Over the coming months, these pressures will get worse. The results will be messy. There is no legitimate political outlet for the resulting distress. There will just be scattered incidents, rising anger, and accidents.

The IMF and World Bank talk about funding "social safety nets". The Democrat Party has officially adopted the fashionable concept of self-reliance. But these professions have a hollow ring. This government and its international patrons are clearly focused on a desperate urban rescue.

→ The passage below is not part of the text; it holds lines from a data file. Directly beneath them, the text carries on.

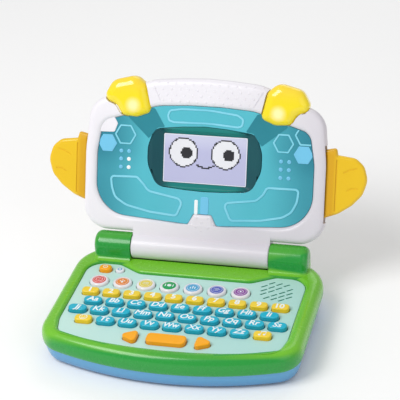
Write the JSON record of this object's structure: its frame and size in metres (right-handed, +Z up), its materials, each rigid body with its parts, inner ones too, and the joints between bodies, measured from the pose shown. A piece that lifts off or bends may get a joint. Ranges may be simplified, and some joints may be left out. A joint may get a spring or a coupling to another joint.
{
  "type": "toy laptop computer",
  "caption": "Child's toy laptop with a hinged lid, small display, lit antenna lamps, ears and a sprung alphabet keyboard.",
  "frame": {"origin": "centre of the bounding box in plan, on the surface the feet stand on, with the lid open", "axes": "+X to the user's right, +Y away from the user towards the lid, +Z up"},
  "size_m": [0.2956, 0.2236, 0.1889],
  "materials": {
    "base_blue": "moulded, semi-gloss",
    "base_green": "moulded, semi-gloss",
    "plate_mint": "moulded, satin",
    "cell_jacket": "printed jacket",
    "board_green": "solder mask",
    "rubber_dark": "matt",
    "speaker_grey": "paper cone and steel frame",
    "steel": "plated",
    "lid_white": "moulded, semi-gloss",
    "panel_teal": "printed film, gloss",
    "bezel_teal": "moulded, semi-gloss",
    "window_clear": "clear, polished",
    "module_dark": "display module",
    "lamp_yellow": "translucent, polished",
    "light_white": "lamp holder",
    "ear_yellow": "moulded, semi-gloss",
    "key_yellow": "moulded, gloss",
    "key_teal": "moulded, gloss",
    "key_orange": "moulded, gloss",
    "button_white": "moulded, gloss"
  },
  "bodies": {
    "base": {"base_lower_shell": "base_blue", "base_upper_shell": "base_green", "keyboard_faceplate": "plate_mint", "battery_door": "base_blue", "battery_cell_1": "cell_jacket", "battery_cell_2": "cell_jacket", "battery_cell_3": "cell_jacket", "main_circuit_board": "board_green", "rubber_key_mat": "rubber_dark", "loudspeaker": "speaker_grey", "foot_front_left": "rubber_dark", "foot_front_right": "rubber_dark", "foot_rear_left": "rubber_dark", "foot_rear_right": "rubber_dark", "hinge_pin_left": "steel", "hinge_pin_right": "steel", "base_screw_front_left": "steel", "base_screw_front_right": "steel", "base_screw_rear_left": "steel", "base_screw_rear_right": "steel", "battery_door_screw": "steel"},
    "lid": {"lid_front_shell": "lid_white", "lid_back_shell": "lid_white", "face_panel": "panel_teal", "screen_bezel": "bezel_teal", "screen_window": "window_clear", "lcd_module": "module_dark", "antenna_lamp_left": "lamp_yellow", "antenna_lamp_right": "lamp_yellow", "lamp_light_left": "light_white", "lamp_light_right": "light_white"},
    "ear_left": {"ear_left": "ear_yellow"},
    "ear_right": {"ear_right": "ear_yellow"},
    "number_key_1": {"number_key_1": "key_yellow"},
    "number_key_2": {"number_key_2": "key_yellow"},
    "number_key_3": {"number_key_3": "key_yellow"},
    "number_key_4": {"number_key_4": "key_yellow"},
    "number_key_5": {"number_key_5": "key_yellow"},
    "number_key_6": {"number_key_6": "key_yellow"},
    "number_key_7": {"number_key_7": "key_yellow"},
    "number_key_8": {"number_key_8": "key_yellow"},
    "number_key_9": {"number_key_9": "key_yellow"},
    "number_key_10": {"number_key_10": "key_yellow"},
    "letter_keys_a_to_i": {"letter_keys_a_to_i": "key_teal"},
    "letter_keys_j_to_s": {"letter_keys_j_to_s": "key_teal"},
    "letter_keys_t_to_z": {"letter_keys_t_to_z": "key_teal"},
    "smile_key": {"smile_key": "key_yellow"},
    "music_key": {"music_key": "key_yellow"},
    "enter_key": {"enter_key": "key_orange"},
    "arrow_key_left": {"arrow_key_left": "key_orange"},
    "arrow_key_right": {"arrow_key_right": "key_orange"},
    "mode_button_1": {"mode_button_1": "button_white"},
    "mode_button_2": {"mode_button_2": "button_white"},
    "mode_button_3": {"mode_button_3": "button_white"},
    "mode_button_4": {"mode_button_4": "button_white"},
    "mode_button_5": {"mode_button_5": "button_white"},
    "mode_button_6": {"mode_button_6": "button_white"},
    "mode_button_7": {"mode_button_7": "button_white"},
    "power_button": {"power_button": "key_orange"},
    "volume_button": {"volume_button": "button_white"}
  },
  "joints": [
    {"name": "lid_hinge", "type": "hinge", "parent": "base", "child": "lid", "pos_m": [0, 0.04523, 0.043], "axis": [1, 0, 0], "range_deg": [-6, 111.5]},
    {"name": "ear_left_wave", "type": "hinge", "parent": "lid", "child": "ear_left", "pos_m": [-0.1066, 0.07368, 0.10703], "axis": [0, 0.3665, 0.9304], "range_deg": [-12, 12], "stiffness_Nm_per_rad": 0.06},
    {"name": "ear_right_wave", "type": "hinge", "parent": "lid", "child": "ear_right", "pos_m": [0.1066, 0.07368, 0.10703], "axis": [0, -0.3665, -0.9304], "range_deg": [-12, 12], "stiffness_Nm_per_rad": 0.06},
    {"name": "number_key_1_press", "type": "slide", "parent": "base", "child": "number_key_1", "axis": [0, 0, -1], "range_m": [0, 0.0015], "stiffness_N_per_m": 450},
    {"name": "number_key_2_press", "type": "slide", "parent": "base", "child": "number_key_2", "axis": [0, 0, -1], "range_m": [0, 0.0015], "stiffness_N_per_m": 450},
    {"name": "number_key_3_press", "type": "slide", "parent": "base", "child": "number_key_3", "axis": [0, 0, -1], "range_m": [0, 0.0015], "stiffness_N_per_m": 450},
    {"name": "number_key_4_press", "type": "slide", "parent": "base", "child": "number_key_4", "axis": [0, 0, -1], "range_m": [0, 0.0015], "stiffness_N_per_m": 450},
    {"name": "number_key_5_press", "type": "slide", "parent": "base", "child": "number_key_5", "axis": [0, 0, -1], "range_m": [0, 0.0015], "stiffness_N_per_m": 450},
    {"name": "number_key_6_press", "type": "slide", "parent": "base", "child": "number_key_6", "axis": [0, 0, -1], "range_m": [0, 0.0015], "stiffness_N_per_m": 450},
    {"name": "number_key_7_press", "type": "slide", "parent": "base", "child": "number_key_7", "axis": [0, 0, -1], "range_m": [0, 0.0015], "stiffness_N_per_m": 450},
    {"name": "number_key_8_press", "type": "slide", "parent": "base", "child": "number_key_8", "axis": [0, 0, -1], "range_m": [0, 0.0015], "stiffness_N_per_m": 450},
    {"name": "number_key_9_press", "type": "slide", "parent": "base", "child": "number_key_9", "axis": [0, 0, -1], "range_m": [0, 0.0015], "stiffness_N_per_m": 450},
    {"name": "number_key_10_press", "type": "slide", "parent": "base", "child": "number_key_10", "axis": [0, 0, -1], "range_m": [0, 0.0015], "stiffness_N_per_m": 450},
    {"name": "letter_keys_a_to_i_press", "type": "slide", "parent": "base", "child": "letter_keys_a_to_i", "axis": [0, 0, -1], "range_m": [0, 0.0015], "stiffness_N_per_m": 1800},
    {"name": "letter_keys_j_to_s_press", "type": "slide", "parent": "base", "child": "letter_keys_j_to_s", "axis": [0, 0, -1], "range_m": [0, 0.0015], "stiffness_N_per_m": 1800},
    {"name": "letter_keys_t_to_z_press", "type": "slide", "parent": "base", "child": "letter_keys_t_to_z", "axis": [0, 0, -1], "range_m": [0, 0.0015], "stiffness_N_per_m": 1800},
    {"name": "smile_key_press", "type": "slide", "parent": "base", "child": "smile_key", "axis": [0, 0, -1], "range_m": [0, 0.0015], "stiffness_N_per_m": 450},
    {"name": "music_key_press", "type": "slide", "parent": "base", "child": "music_key", "axis": [0, 0, -1], "range_m": [0, 0.0015], "stiffness_N_per_m": 450},
    {"name": "enter_key_press", "type": "slide", "parent": "base", "child": "enter_key", "axis": [0, 0, -1], "range_m": [0, 0.0015], "stiffness_N_per_m": 450},
    {"name": "arrow_key_left_press", "type": "slide", "parent": "base", "child": "arrow_key_left", "axis": [0, 0, -1], "range_m": [0, 0.0015], "stiffness_N_per_m": 450},
    {"name": "arrow_key_right_press", "type": "slide", "parent": "base", "child": "arrow_key_right", "axis": [0, 0, -1], "range_m": [0, 0.0015], "stiffness_N_per_m": 450},
    {"name": "mode_button_1_press", "type": "slide", "parent": "base", "child": "mode_button_1", "axis": [0, 0, -1], "range_m": [0, 0.0015], "stiffness_N_per_m": 450},
    {"name": "mode_button_2_press", "type": "slide", "parent": "base", "child": "mode_button_2", "axis": [0, 0, -1], "range_m": [0, 0.0015], "stiffness_N_per_m": 450},
    {"name": "mode_button_3_press", "type": "slide", "parent": "base", "child": "mode_button_3", "axis": [0, 0, -1], "range_m": [0, 0.0015], "stiffness_N_per_m": 450},
    {"name": "mode_button_4_press", "type": "slide", "parent": "base", "child": "mode_button_4", "axis": [0, 0, -1], "range_m": [0, 0.0015], "stiffness_N_per_m": 450},
    {"name": "mode_button_5_press", "type": "slide", "parent": "base", "child": "mode_button_5", "axis": [0, 0, -1], "range_m": [0, 0.0015], "stiffness_N_per_m": 450},
    {"name": "mode_button_6_press", "type": "slide", "parent": "base", "child": "mode_button_6", "axis": [0, 0, -1], "range_m": [0, 0.0015], "stiffness_N_per_m": 450},
    {"name": "mode_button_7_press", "type": "slide", "parent": "base", "child": "mode_button_7", "axis": [0, 0, -1], "range_m": [0, 0.0015], "stiffness_N_per_m": 450},
    {"name": "power_button_press", "type": "slide", "parent": "base", "child": "power_button", "axis": [0, 0, -1], "range_m": [0, 0.0015], "stiffness_N_per_m": 450},
    {"name": "volume_button_press", "type": "slide", "parent": "base", "child": "volume_button", "axis": [0, 0, -1], "range_m": [0, 0.0015], "stiffness_N_per_m": 450}
  ]
}
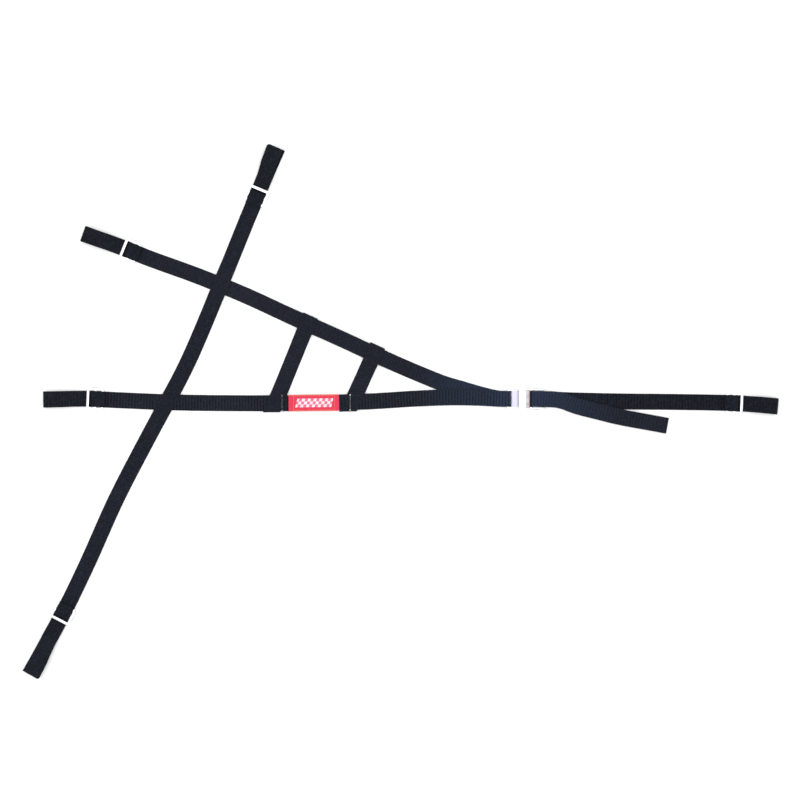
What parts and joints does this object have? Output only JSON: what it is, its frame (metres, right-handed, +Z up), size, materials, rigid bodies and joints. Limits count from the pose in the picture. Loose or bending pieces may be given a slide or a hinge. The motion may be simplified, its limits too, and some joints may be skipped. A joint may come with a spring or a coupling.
{
  "type": "racing harness side support net",
  "caption": "Triangular side net of flat webbing straps with end loops through three-bar slides, a lift-latch buckle and an adjustable anchor strap.",
  "frame": {"origin": "middle of the outline, on the surface the net lies on", "axes": "+X along the lower strap towards the anchor side, +Y towards the top loop, +Z up from the surface"},
  "size_m": [1.2002, 0.8483, 0.009],
  "materials": {
    "webbing": "matte woven polyester webbing",
    "label": "woven label",
    "label_thread": "sewing thread",
    "thread": "sewing thread",
    "tie_thread": "pale sewing thread",
    "slide_metal": "nickel plated steel",
    "buckle_metal": "satin nickel plated steel",
    "lid_metal": "silver finish",
    "tongue_metal": "satin steel",
    "bar_metal": "knurled steel",
    "spring_steel": "spring steel"
  },
  "bodies": {
    "net": {"lower_strap": "webbing", "upper_strap": "webbing", "cross_strap": "webbing", "long_ladder_strap": "webbing", "short_ladder_strap": "webbing", "label_patch": "label", "label_stitching": "label_thread", "thread_ties": "tie_thread", "lower_crossing_stitching": "thread", "upper_crossing_stitching": "thread", "ladder_stitching": "thread", "tongue_stitching": "thread", "lower_left_loop": "webbing", "upper_left_loop": "webbing", "top_loop": "webbing", "bottom_loop": "webbing", "tongue_plate": "tongue_metal"},
    "lower_left_slide": {"lower_left_slide": "slide_metal"},
    "upper_left_slide": {"upper_left_slide": "slide_metal"},
    "top_slide": {"top_slide": "slide_metal"},
    "bottom_slide": {"bottom_slide": "slide_metal"},
    "buckle": {"buckle_frame": "buckle_metal", "hinge_pin": "buckle_metal", "lid_spring": "spring_steel"},
    "lid": {"buckle_lid": "lid_metal"},
    "slide_bar": {"slide_bar": "bar_metal", "bar_wrap": "webbing"},
    "anchor": {"anchor_strap": "webbing", "right_loop": "webbing"},
    "right_slide": {"right_slide": "slide_metal"},
    "tail": {"pull_tail": "webbing", "tail_stitching": "thread"}
  },
  "joints": [
    {"name": "lower_left_slide_adjust", "type": "slide", "parent": "net", "child": "lower_left_slide", "axis": [0.999, -0.0443, 0], "range_m": [-0.012, 0.012], "deforming": ["lower_left_loop"]},
    {"name": "upper_left_slide_adjust", "type": "slide", "parent": "net", "child": "upper_left_slide", "axis": [0.9267, -0.3758, 0], "range_m": [-0.012, 0.012], "deforming": ["upper_left_loop"]},
    {"name": "top_slide_adjust", "type": "slide", "parent": "net", "child": "top_slide", "axis": [-0.3864, -0.9223, 0], "range_m": [-0.012, 0.012], "deforming": ["top_loop"]},
    {"name": "bottom_slide_adjust", "type": "slide", "parent": "net", "child": "bottom_slide", "axis": [0.4613, 0.8873, 0], "range_m": [-0.012, 0.012], "deforming": ["bottom_loop"]},
    {"name": "right_slide_adjust", "type": "slide", "parent": "anchor", "child": "right_slide", "axis": [-0.9992, 0.0402, 0], "range_m": [-0.012, 0.012], "deforming": ["right_loop"]},
    {"name": "tongue_release", "type": "slide", "parent": "net", "child": "buckle", "axis": [1, 0, 0], "range_m": [0, 0.012]},
    {"name": "lid_lift", "type": "hinge", "parent": "buckle", "child": "lid", "pos_m": [0.204, 0.0193, 0.0056], "axis": [0, 1, 0], "range_deg": [0, 80], "deforming": ["lid_spring"]},
    {"name": "slide_bar_float", "type": "slide", "parent": "buckle", "child": "slide_bar", "axis": [1, 0, 0], "range_m": [-0.0015, 0.0015], "deforming": ["bar_wrap"]},
    {"name": "strap_adjust", "type": "slide", "parent": "slide_bar", "child": "anchor", "axis": [1, 0, 0], "range_m": [-0.02, 0.02], "deforming": ["bar_wrap"]},
    {"name": "tail_pull", "type": "slide", "parent": "slide_bar", "child": "tail", "axis": [1, 0, 0], "range_m": [-0.02, 0.02], "deforming": ["bar_wrap"]}
  ],
  "couplings": [
    {"joint": "lid_lift", "follows": "tongue_release", "rad_per_m": 116.35},
    {"joint": "tail_pull", "follows": "strap_adjust", "ratio": -1}
  ]
}
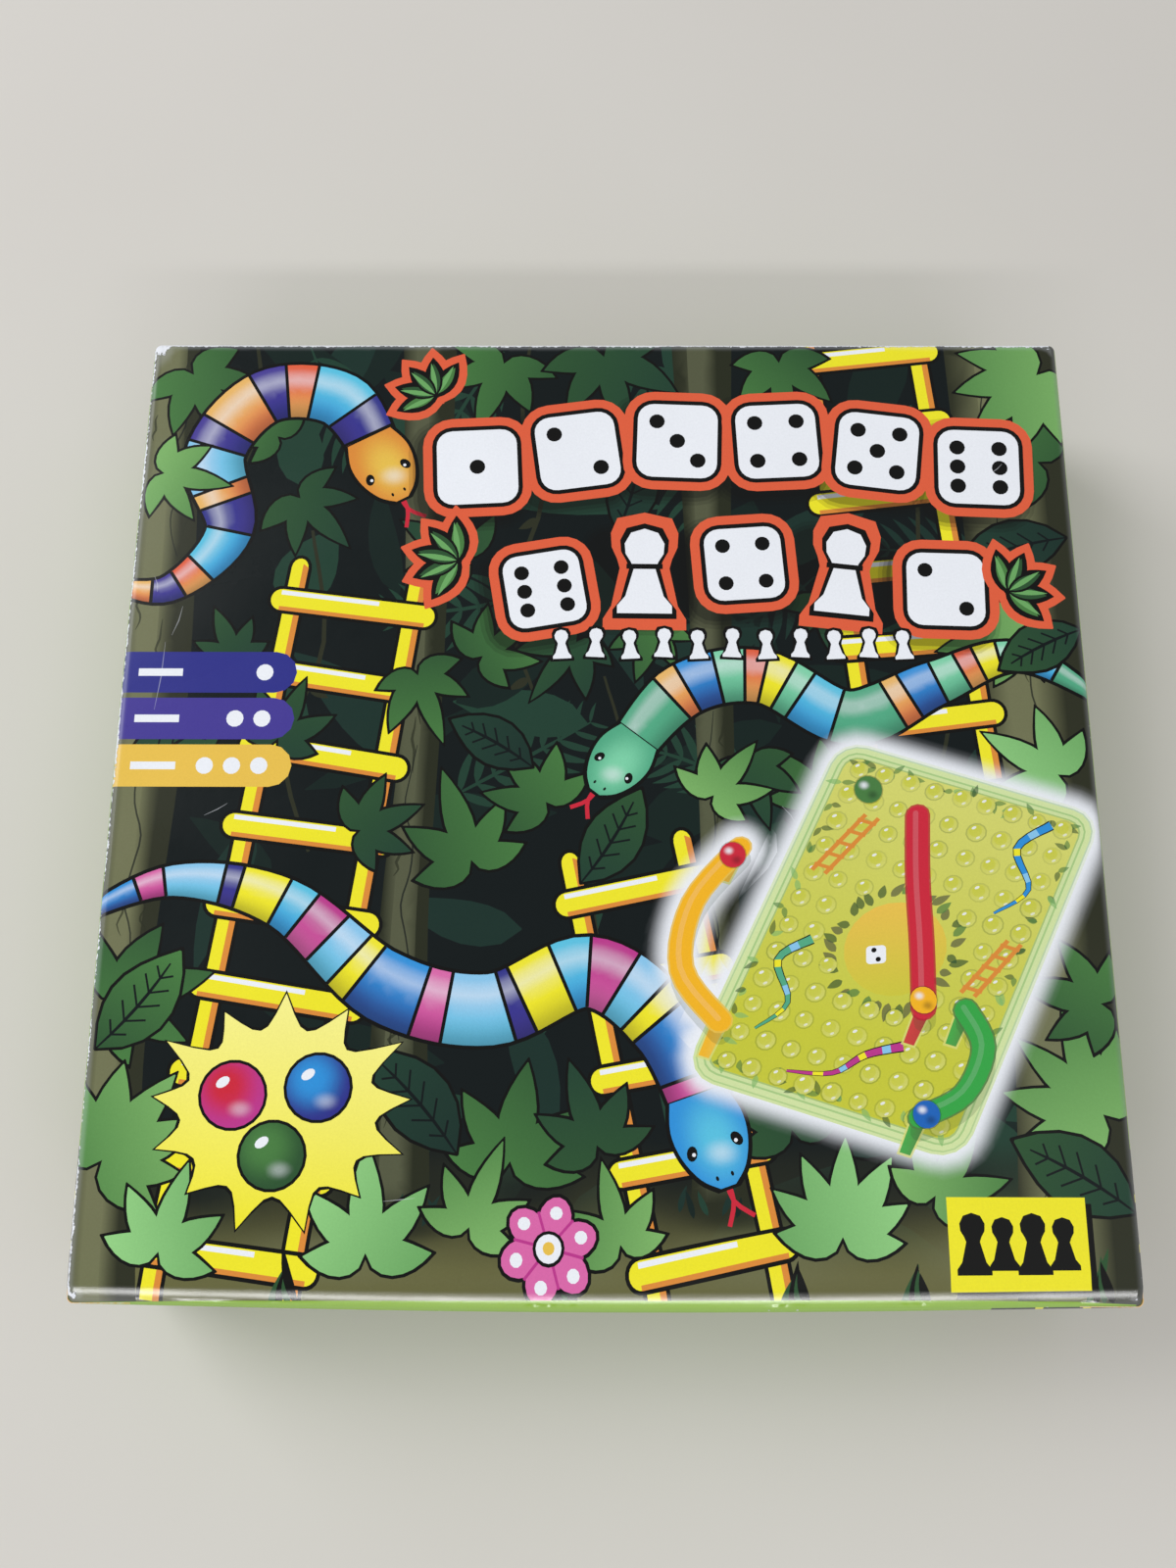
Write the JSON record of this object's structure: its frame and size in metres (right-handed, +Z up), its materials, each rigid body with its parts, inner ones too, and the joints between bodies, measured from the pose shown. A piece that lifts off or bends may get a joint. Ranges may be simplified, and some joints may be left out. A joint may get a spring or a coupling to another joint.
{
  "type": "boxed snakes and ladders game",
  "caption": "Snakes and ladders game in a square lift-off card box, with a dimpled playing board, chutes on posts, balls and a die packed inside.",
  "frame": {"origin": "centre of the closed box's underside, on the surface that it stands on", "axes": "+Z up through the lid, +X to the right and +Y away from whoever reads the lid"},
  "size_m": [0.27, 0.27, 0.052],
  "materials": {
    "greyboard": "matt grey board with a paper skin",
    "printed_wrap": "litho print under a gloss varnish, worn at the edges",
    "plain_wrap": "lime green paper, satin",
    "white_paper": "uncoated white paper",
    "stay_paper": "gummed paper tape",
    "white_card": "folded white card, satin face",
    "green_clear_plastic": "translucent pale green plastic",
    "clear_plastic": "clear moulded plastic",
    "playfield_print": "printed card, satin",
    "yellow_plastic": "gloss moulded plastic",
    "green_plastic": "gloss moulded plastic",
    "red_plastic": "gloss moulded plastic",
    "blue_plastic": "gloss moulded plastic",
    "white_plastic": "gloss white plastic with sunk black pips"
  },
  "bodies": {
    "base": {"base_board": "greyboard", "base_wrap": "plain_wrap", "base_bottom_sheet": "white_paper", "base_corner_stays": "stay_paper", "card_insert": "white_card"},
    "lid": {"lid_board": "greyboard", "lid_wrap": "printed_wrap", "lid_corner_stays": "stay_paper"},
    "board": {"board_frame": "green_clear_plastic", "dimple_sheet": "clear_plastic", "post_sockets": "clear_plastic", "playfield_card": "playfield_print"},
    "rules": {"rules_leaflet": "white_paper"},
    "yellow_curved_chute": {"yellow_curved_chute": "yellow_plastic"},
    "green_curved_chute": {"green_curved_chute": "green_plastic"},
    "red_straight_chute": {"red_straight_chute": "red_plastic"},
    "yellow_tall_post": {"yellow_tall_post": "yellow_plastic"},
    "green_tall_post": {"green_tall_post": "green_plastic"},
    "red_tall_post": {"red_tall_post": "red_plastic"},
    "yellow_short_post": {"yellow_short_post": "yellow_plastic"},
    "green_short_post": {"green_short_post": "green_plastic"},
    "red_short_post": {"red_short_post": "red_plastic"},
    "red_ball": {"red_ball": "red_plastic"},
    "yellow_ball": {"yellow_ball": "yellow_plastic"},
    "blue_ball": {"blue_ball": "blue_plastic"},
    "green_ball": {"green_ball": "green_plastic"},
    "die": {"die": "white_plastic"}
  },
  "joints": [
    {"name": "lid_lift", "type": "slide", "parent": "base", "child": "lid", "axis": [0, 0, 1], "range_m": [0, 0.18]},
    {"name": "board_lift", "type": "slide", "parent": "base", "child": "board", "axis": [0, 0, 1], "range_m": [0, 0.063]},
    {"name": "rules_lift", "type": "slide", "parent": "base", "child": "rules", "axis": [0, 0, 1], "range_m": [0, 0.027]},
    {"name": "yellow_curved_chute_lift", "type": "slide", "parent": "base", "child": "yellow_curved_chute", "axis": [0, 0, 1], "range_m": [0, 0.054]},
    {"name": "green_curved_chute_lift", "type": "slide", "parent": "base", "child": "green_curved_chute", "axis": [0, 0, 1], "range_m": [0, 0.054]},
    {"name": "red_straight_chute_lift", "type": "slide", "parent": "base", "child": "red_straight_chute", "axis": [0, 0, 1], "range_m": [0, 0.054]},
    {"name": "yellow_tall_post_lift", "type": "slide", "parent": "base", "child": "yellow_tall_post", "axis": [0, 0, 1], "range_m": [0, 0.054]},
    {"name": "green_tall_post_lift", "type": "slide", "parent": "base", "child": "green_tall_post", "axis": [0, 0, 1], "range_m": [0, 0.054]},
    {"name": "red_tall_post_lift", "type": "slide", "parent": "base", "child": "red_tall_post", "axis": [0, 0, 1], "range_m": [0, 0.054]},
    {"name": "yellow_short_post_lift", "type": "slide", "parent": "base", "child": "yellow_short_post", "axis": [0, 0, 1], "range_m": [0, 0.045]},
    {"name": "green_short_post_lift", "type": "slide", "parent": "base", "child": "green_short_post", "axis": [0, 0, 1], "range_m": [0, 0.045]},
    {"name": "red_short_post_lift", "type": "slide", "parent": "base", "child": "red_short_post", "axis": [0, 0, 1], "range_m": [0, 0.045]},
    {"name": "red_ball_lift", "type": "slide", "parent": "board", "child": "red_ball", "axis": [0, 0, 1], "range_m": [0, 0.027]},
    {"name": "yellow_ball_lift", "type": "slide", "parent": "board", "child": "yellow_ball", "axis": [0, 0, 1], "range_m": [0, 0.027]},
    {"name": "blue_ball_lift", "type": "slide", "parent": "board", "child": "blue_ball", "axis": [0, 0, 1], "range_m": [0, 0.027]},
    {"name": "green_ball_lift", "type": "slide", "parent": "board", "child": "green_ball", "axis": [0, 0, 1], "range_m": [0, 0.027]},
    {"name": "die_lift", "type": "slide", "parent": "board", "child": "die", "axis": [0, 0, 1], "range_m": [0, 0.0216]}
  ],
  "couplings": [
    {"joint": "board_lift", "follows": "lid_lift", "ratio": 0.35},
    {"joint": "rules_lift", "follows": "lid_lift", "ratio": 0.15},
    {"joint": "yellow_curved_chute_lift", "follows": "lid_lift", "ratio": 0.3},
    {"joint": "green_curved_chute_lift", "follows": "lid_lift", "ratio": 0.3},
    {"joint": "red_straight_chute_lift", "follows": "lid_lift", "ratio": 0.3},
    {"joint": "yellow_tall_post_lift", "follows": "lid_lift", "ratio": 0.3},
    {"joint": "green_tall_post_lift", "follows": "lid_lift", "ratio": 0.3},
    {"joint": "red_tall_post_lift", "follows": "lid_lift", "ratio": 0.3},
    {"joint": "yellow_short_post_lift", "follows": "lid_lift", "ratio": 0.25},
    {"joint": "green_short_post_lift", "follows": "lid_lift", "ratio": 0.25},
    {"joint": "red_short_post_lift", "follows": "lid_lift", "ratio": 0.25},
    {"joint": "red_ball_lift", "follows": "lid_lift", "ratio": 0.15},
    {"joint": "yellow_ball_lift", "follows": "lid_lift", "ratio": 0.15},
    {"joint": "blue_ball_lift", "follows": "lid_lift", "ratio": 0.15},
    {"joint": "green_ball_lift", "follows": "lid_lift", "ratio": 0.15},
    {"joint": "die_lift", "follows": "lid_lift", "ratio": 0.12}
  ]
}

The Democrats’ urban tilt is not a surprise. The rich-poor urban-rural division is a social fact not a political construction. In the crisis, the Democrat-led government is being driven by the lobby of the rich and the urban. But the tilt has some scary consequences. It leaves the door open for the old provincial bosses to maintain their patronage grip over the rural population. It makes it easy for Chavalit to offer himself as a rural leader and the friend of the poor. It means the rich-poor urban-rural divide is being burned into the structure of party politics. The academics who promoted a peasant/middle-class alliance a few years ago, warned that the alternatives to such an alliance would be unstable – especially if the social violence inherent in the rich-poor urban-rural division becomes the governing principle of party competition.

The Democrat’s urban tilt is not a surprise. But it is a pity that the Democrat leaders don’t appear to have the statesmanship to stand out against these divisive forces, and prevent the consequences. It may not be too late.